Responding to these pressures, lawmakers cut Pell Grant eligibility in ways that will reduce the level of annual appropriations needed for the program by an estimated $11 billion over the coming decade. The Pell Grant changes contained in the new legislation, which will take effect July 1 (and thus affect students starting with the 2012-13 academic year), will:
- Cut the number of full-time semesters for which a student can receive a Pell Grant from 18 to 12. This provision is retroactive, so any students who have received grants for 12 semesters will be ineligible for more, even if they’re just a semester away from graduation. Pulling the plug on these students’ grants will impose additional hardships and likely prevent some of them from finishing college.
- Make people who lack a high school diploma or equivalent ineligible for all federal student aid programs, including Pell Grants, even if they have completed the requisite testing or obtained the needed credits for their post-secondary program.
- Cut the income ceiling below which students automatically qualify for the maximum Pell Grant from $32,000 to $23,000. The automatic qualification simplifies the complex financial aid application process — which can discourage low-income students from considering college altogether — by allowing very low-income students to bypass some of the more complicated and cumbersome parts of the application form. With this change, students in the $23,000-$32,000 range will no longer be eligible for automatic qualification.
- Make ineligible for Pell Grants any students who would otherwise qualify for only a very small grant, usually because their families’ incomes are near the program’s eligibility ceiling. (This Congressional Research Service report provides detail on the “bump” award, which this provision eliminates.)

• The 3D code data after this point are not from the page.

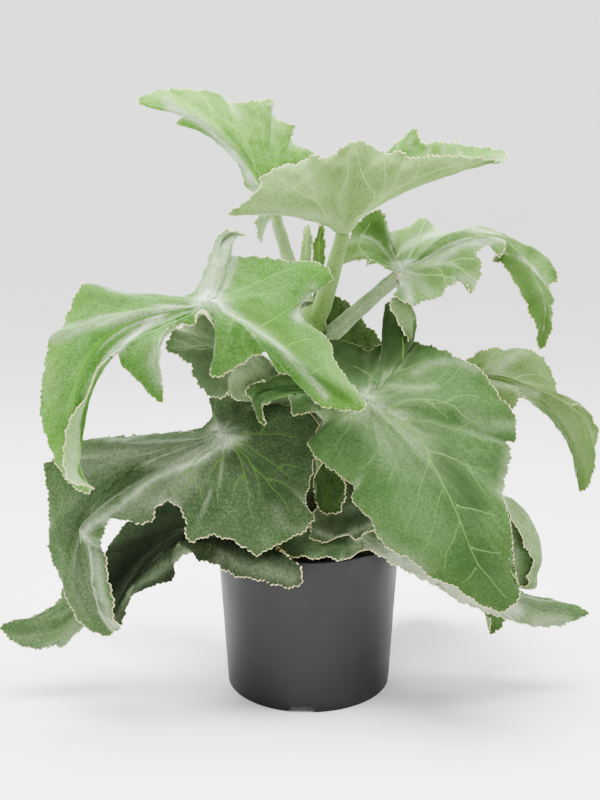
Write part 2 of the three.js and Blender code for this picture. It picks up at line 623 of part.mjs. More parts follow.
// Triangles between an outline's points and inner points, as the eye sees them. Each inner point splits
// the triangle that it lies in, and shared edges are then swapped until the triangles are well shaped.
function sheetTriangles(points, outlineCount) {
  const side = (a, b, c) => {
    const [u, v] = [points[b].clone().sub(points[a]), points[c].clone().sub(points[a])];
    return u.x * v.y - u.y * v.x;
  };
  let triangles = THREE.ShapeUtils.triangulateShape(points.slice(0, outlineCount), [])
    .map(([a, b, c]) => (side(a, b, c) > 0 ? [a, b, c] : [a, c, b]));
  for (const p of range(points.length).slice(outlineCount)) {
    const holds = ([a, b, c]) => side(a, b, p) > 0 && side(b, c, p) > 0 && side(c, a, p) > 0;
    const held = triangles.findIndex(holds);
    if (held < 0) continue;
    const [a, b, c] = triangles[held];
    triangles.splice(held, 1, [a, b, p], [b, c, p], [c, a, p]);
    triangles = swapEdges(points, triangles);
  }
  return swapEdges(points, triangles);
}

// Swaps each shared edge whose two facing corners add up to more than a half turn.
function swapEdges(points, triangles) {
  const corner = (at, p, q) => {
    const [u, v] = [points[p].clone().sub(points[at]), points[q].clone().sub(points[at])];
    return Math.atan2(Math.abs(u.x * v.y - u.y * v.x), u.x * v.x + u.y * v.y);
  };
  const found = triangles.map((t) => [...t]);
  for (let swapped = true; swapped;) {
    swapped = false;
    const seen = new Map();
    found.forEach(([a, b, c], k) => {
      for (const [from, to, far] of [[a, b, c], [b, c, a], [c, a, b]]) seen.set(`${from} ${to}`, { k, far });
    });
    const done = new Set();
    for (const [edge, { k, far }] of seen) {
      const [from, to] = edge.split(' ').map(Number);
      const other = seen.get(`${to} ${from}`);
      if (!other || done.has(k) || done.has(other.k)) continue;
      if (corner(far, from, to) + corner(other.far, from, to) > Math.PI + 1e-6) {
        found[k] = [far, from, other.far];
        found[other.k] = [other.far, to, far];
        done.add(k).add(other.k);
        swapped = true;
      }
    }
  }
  return found;
}

// One sheet of a blade, of even thickness, with both faces on the same triangles.
function sheetGeometry(rim, face, junction) {
  const outline = toothedRim(rim);
  const depthAt = plateThrough([...outline, ...[...face, junction].map((p) => new THREE.Vector3(...p))]);
  const points = [...outline, ...innerPoints(outline)];
  const triangles = sheetTriangles(points, outline.length);
  const depths = points.map(depthAt);
  const middle = points.map((p, v) => seenAt([p.x, p.y, depths[v]]));
  const normals = points.map(() => new THREE.Vector3());
  for (const [a, b, c] of triangles) {
    const normal = middle[b].clone().sub(middle[a]).cross(middle[c].clone().sub(middle[a]));
    for (const v of [a, b, c]) normals[v].add(normal);
  }
  const faces = [-1, 1].flatMap((side) => points.map((p, v) => {
    const sight = middle[v].clone().sub(new THREE.Vector3(0, eye.y, eye.z)).normalize();
    const slant = Math.max(Math.abs(normals[v].normalize().dot(sight)), steepestSlant);
    return seenAt([p.x, p.y, depths[v] + (side * bladeThickness) / 2 / slant]);
  }));
  const count = points.length;
  return closedGeometry(faces, [
    ...triangles,
    ...triangles.map(([a, b, c]) => [a + count, c + count, b + count]),
    ...outline.flatMap((_, a) => {
      const b = (a + 1) % outline.length;
      return [[b, a, a + count], [b, a + count, b + count]];
    }),
  ]);
}

// A leaf: its blade of one sheet or two, its petiole and the thick place where they join, cut to sit
// against the stem.
function leafGeometry(leaf, stemSeat) {
  const hub = new THREE.SphereGeometry(hubSpread * leaf.petioleRadii[0], hubSides, hubRings)
    .translate(...seenAt(leaf.junction).toArray());
  const petiole = taperedBar(leaf.petiole.map(seenAt), leaf.petioleRadii, petioleSides, petioleSteps);
  const near = sheetGeometry(leaf.rim, leaf.face, leaf.junction);
  let whole = toSolid(near).add(toSolid(petiole)).add(toSolid(hub));
  if (leaf.farRim) whole = whole.add(toSolid(sheetGeometry(leaf.farRim, leaf.farFace, leaf.junction)));
  return fromSolid(mainBody(whole.subtract(stemSeat)));
}


// The pot's outline from the middle of its pad, out round the foot and wall, over the lip and down inside.
function potGeometry() {
  const bandBottom = potHeight - potBandHeight;
  const wallTop = potBandRadius - potBandStep;
  const lipInside = potRimRadius - potLipWidth;
  const foot = potBaseRadius - potFootWidth;
  const outline = [
    [0, 0], [potPadRadius, 0], [potPadRadius + potFootBevel, potFootHeight],
    [foot - potFootBevel, potFootHeight], [foot, 0],
    [potBaseRadius - potLipRound, 0], [potBaseRadius, potLipRound],
    [wallTop, bandBottom], [potBandRadius, bandBottom + potLipRound],
    [potRimRadius, potHeight - potLipRound], [potRimRadius - potLipRound, potHeight],
    [lipInside + potLipRound, potHeight], [lipInside, potHeight - potLipRound],
    [wallTop - potWall, bandBottom], [potBaseRadius - potWall, potFootHeight + potFloor],
    [0, potFootHeight + potFloor],
  ].map(([r, z]) => new THREE.Vector2(r, z));
  let pot = toSolid(faceOut(new THREE.LatheGeometry(outline, potSides).rotateX(Math.PI / 2)));
  for (const k of range(notchCount)) {
    const turn = THREE.MathUtils.degToRad(notchTurn) + (k * 2 * Math.PI) / notchCount;
    const half = notchWidth / 2;
    const shape = new THREE.Shape([
      new THREE.Vector2(-half, -cutSpare), new THREE.Vector2(half, -cutSpare),
      new THREE.Vector2(half - notchBevel, notchHeight), new THREE.Vector2(notchBevel - half, notchHeight),
    ]);
    const block = new THREE.ExtrudeGeometry(shape, { depth: notchDepth, bevelEnabled: false })
      .rotateX(Math.PI / 2).translate(0, notchDepth - potBaseRadius - cutSpare, 0).rotateZ(turn);
    pot = pot.subtract(toSolid(block));
  }
  for (const k of range(drainHoleCount)) {
    const turn = ((k + 0.5) * 2 * Math.PI) / drainHoleCount;
    const length = 2 * (potFloor + cutSpare);
    const hole = new THREE.CylinderGeometry(drainHoleRadius, drainHoleRadius, length, drainHoleSides)
      .rotateX(Math.PI / 2)
      .translate(drainRingRadius * Math.cos(turn), drainRingRadius * Math.sin(turn), potFootHeight);
    pot = pot.subtract(toSolid(hole));
  }
  const slitMiddle = bandSlitTop - bandSlitHeight / 2;
  const slit = new THREE.BoxGeometry(bandSlitDepth * 2, bandSlitWidth, bandSlitHeight)
    .translate(potWallRadius(slitMiddle), 0, slitMiddle)
    .rotateZ(THREE.MathUtils.degToRad(bandSlitAngle));
  return fromSolid(pot.subtract(toSolid(slit)));
}

// The pot's outer radius at a height below the band.
function potWallRadius(z) {
  const share = z / (potHeight - potBandHeight);
  return THREE.MathUtils.lerp(potBaseRadius, potBandRadius - potBandStep, share);
}

// A turned outline's geometry with its doubled points joined and its faces out.
function faceOut(geometry) {
  const bare = geometry.clone();
  bare.deleteAttribute('normal');
  bare.deleteAttribute('uv');
  const merged = mergeVertices(bare, mergeReach);
  const place = merged.attributes.position;
  const points = range(place.count).map((i) => new THREE.Vector3().fromBufferAttribute(place, i));
  const index = Array.from(merged.index.array);
  const triangles = range(index.length / 3).map((k) => index.slice(3 * k, 3 * k + 3))
    .filter(([a, b, c]) => a !== b && b !== c && c !== a);
  return closedGeometry(points, triangles);
}

// Soil that fills the pot to a little under its rim, crumbly on top, with a plain hole for the stem.
function soilGeometry() {
  const bottom = potFootHeight + potFloor + soilGap;
  const bottomRadius = potBaseRadius - potWall - soilGap;
  const topRadius = potBandRadius - potBandStep - potWall - 3 * soilGap;
  const outline = [[0, bottom], [bottomRadius, bottom], [topRadius, soilTop - soilEdgeDrop],
    ...soilRings.map((share) => [share * topRadius, soilTop]), [0, soilTop]]
    .map(([r, z]) => new THREE.Vector2(r, z));
  const body = faceOut(new THREE.LatheGeometry(outline, soilSides).rotateX(Math.PI / 2));
  const place = body.attributes.position;
  for (const i of range(place.count)) {
    const [x, y, z] = [place.getX(i), place.getY(i), place.getZ(i)];
    if (z > soilTop - soilEdgeDrop / 2) {
      const lumps = Math.sin(x * 0.31 + 1.3) * Math.sin(y * 0.27 - 0.6) + 0.6 * Math.sin(x * 0.83 - y * 0.71);
      place.setZ(i, z + (crumbHeight * (lumps - 1)) / 2);
    }
  }
  const holeRadius = stemRadii[0] * (1 + stemKnobs) + soilGap;
  const length = stemHoleDepth + 2 * cutSpare;
  const hole = new THREE.CylinderGeometry(holeRadius, holeRadius, length, stemHoleSides).rotateX(Math.PI / 2)
    .translate(0, 0, soilTop - stemHoleDepth + length / 2);
  return fromSolid(toSolid(body).subtract(toSolid(hole)));
}

// The stem, swollen a little at each old leaf scar. `spare` makes it that much fatter all over.
function stemGeometry(spare) {
  const ripple = (d) => 1 + stemKnobs * Math.sin((2 * Math.PI * d) / stemKnobPitch) ** 3;
  const route = stemRoute.map((p) => new THREE.Vector3(...p));
  const radii = stemRadii.map((r) => r + spare);
  return taperedBar(route, radii, stemSides, stemRings, ripple);
}

const plasticBlack = new THREE.MeshStandardMaterial({ color: 0x47474a, roughness: 0.45, metalness: 0 });
const soilBrown = new THREE.MeshStandardMaterial({ color: 0x2a211a, roughness: 1, metalness: 0 });
const stemFelt = new THREE.MeshStandardMaterial({ color: 0x9aa584, roughness: 0.95, metalness: 0 });

function leafFelt([r, g, b]) {
  return new THREE.MeshStandardMaterial({ color: new THREE.Color(r, g, b), roughness: 0.9, metalness: 0 });
}

const plant = new THREE.Group();

function addPiece(name, geometry, material) {
  const mesh = new THREE.Mesh(geometry, material);
  mesh.name = name;
  plant.add(mesh);
}

const stemSeat = toSolid(stemGeometry(seatGap));
addPiece('pot', potGeometry(), plasticBlack);
addPiece('soil', soilGeometry(), soilBrown);
addPiece('stem', stemGeometry(0), stemFelt);
for (const [name, leaf] of Object.entries(leaves)) {
  addPiece(name, leafGeometry(leaf, stemSeat), leafFelt(leaf.tint));
}

export default plant;
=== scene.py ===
# A felt bush kalanchoe in a black nursery pot, dressed round its fixed frame.
# Shapes are in millimetres until their mesh is made; lamps and the grains of materials are in metres.
import math

import bpy
import numpy as np
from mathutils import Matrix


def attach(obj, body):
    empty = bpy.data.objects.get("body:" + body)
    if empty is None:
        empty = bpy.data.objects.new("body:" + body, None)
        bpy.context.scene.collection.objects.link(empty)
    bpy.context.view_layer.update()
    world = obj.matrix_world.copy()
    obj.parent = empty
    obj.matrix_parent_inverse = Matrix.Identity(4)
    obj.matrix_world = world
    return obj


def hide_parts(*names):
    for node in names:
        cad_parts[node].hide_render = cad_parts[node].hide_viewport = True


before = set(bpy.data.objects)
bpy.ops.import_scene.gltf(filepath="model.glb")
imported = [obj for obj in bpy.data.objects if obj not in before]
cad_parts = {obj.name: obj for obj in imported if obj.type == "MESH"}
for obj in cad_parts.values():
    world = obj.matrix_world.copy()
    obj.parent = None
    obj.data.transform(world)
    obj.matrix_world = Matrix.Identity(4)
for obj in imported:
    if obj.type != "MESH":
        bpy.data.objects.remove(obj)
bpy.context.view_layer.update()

mm = 0.001

# the camera stands in front of the plant, level with its upper leaves and tipped down a little
view = {"back": 1120, "up": 550, "down": 0.22, "lens": 51.17, "shift": -0.0106}

camera = bpy.data.objects.new("camera", bpy.data.cameras.new("camera"))
camera.data.lens = view["lens"]
camera.data.shift_x = view["shift"]
camera.location = (0, -view["back"] * mm, view["up"] * mm)
camera.rotation_euler = (math.pi / 2 - view["down"], 0, 0)
bpy.context.scene.collection.objects.link(camera)
bpy.context.scene.camera = camera
print("camera set")


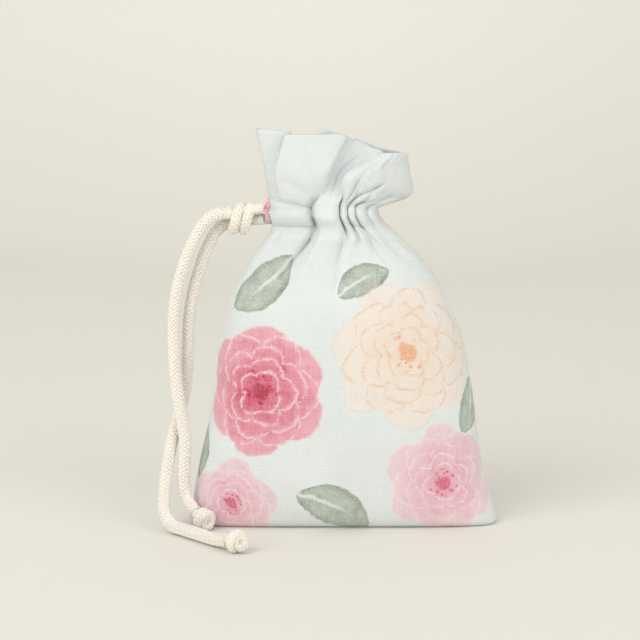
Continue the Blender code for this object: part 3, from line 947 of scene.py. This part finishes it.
BACK_TOP = (
    (0.00, -31.5, 0.3, 145.5), (0.06, -28.4, 1.8, 144.4), (0.14, -23.6, 3.2, 142.4),
    (0.22, -17.6, 3.6, 141.6), (0.30, -11.6, 5.4, 142.6), (0.36, -7.6, 7.0, 144.4),
    (0.41, -4.4, 7.4, 144.9), (0.47, -0.6, 5.8, 144.0), (0.53, 3.2, 4.8, 142.4),
    (0.60, 7.4, 6.2, 140.8), (0.67, 11.4, 7.2, 139.2), (0.75, 15.4, 5.8, 138.4),
    (0.83, 19.0, 4.0, 137.9), (0.91, 22.0, 2.8, 137.3), (0.96, 23.2, 1.6, 136.9), (1.00, 23.5, 0.3, 136.5),
)


def across(table: tuple, shares: np.ndarray, height: float | None = None) -> np.ndarray:
    """Smooth row of points through a table of cloth share and place in mm."""
    rows = np.array(table)
    if height is not None:
        rows = np.column_stack([rows, np.full(len(rows), height)])
    return smooth_through(shares, rows[:, 0], rows[:, 1:]) * MM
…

Cutting Pell Grants is unnecessary and unwise. While Pell Grant spending has grown significantly in recent years, this reflects: eligibility expansions that Congress approved on a bipartisan basis to encourage more low-income students to get a college degree; increases in the maximum Pell Grant award that offset only a portion of the grant’s decline in purchasing power in the face of large increases in tuition charges (see graph); and the economic downturn, which has depressed family incomes and led many people to pursue college in order to improve their education and skills.
Moreover, the Congressional Budget Office projects that Pell Grant costs would decline and then stabilize in real terms over the coming decade even if none of these cuts were made (and the maximum grant, now $5,550, increased with inflation through 2017, as current law prescribes).
Both to expand equality of opportunity and to improve the productivity of our workforce, the nation should make college more affordable, not less so. Cutting Pell Grants is a wrongheaded step that is ill-advised both from the standpoint of promoting the well-educated workforce that we need for economic growth and from the standpoint of providing opportunity to all Americans.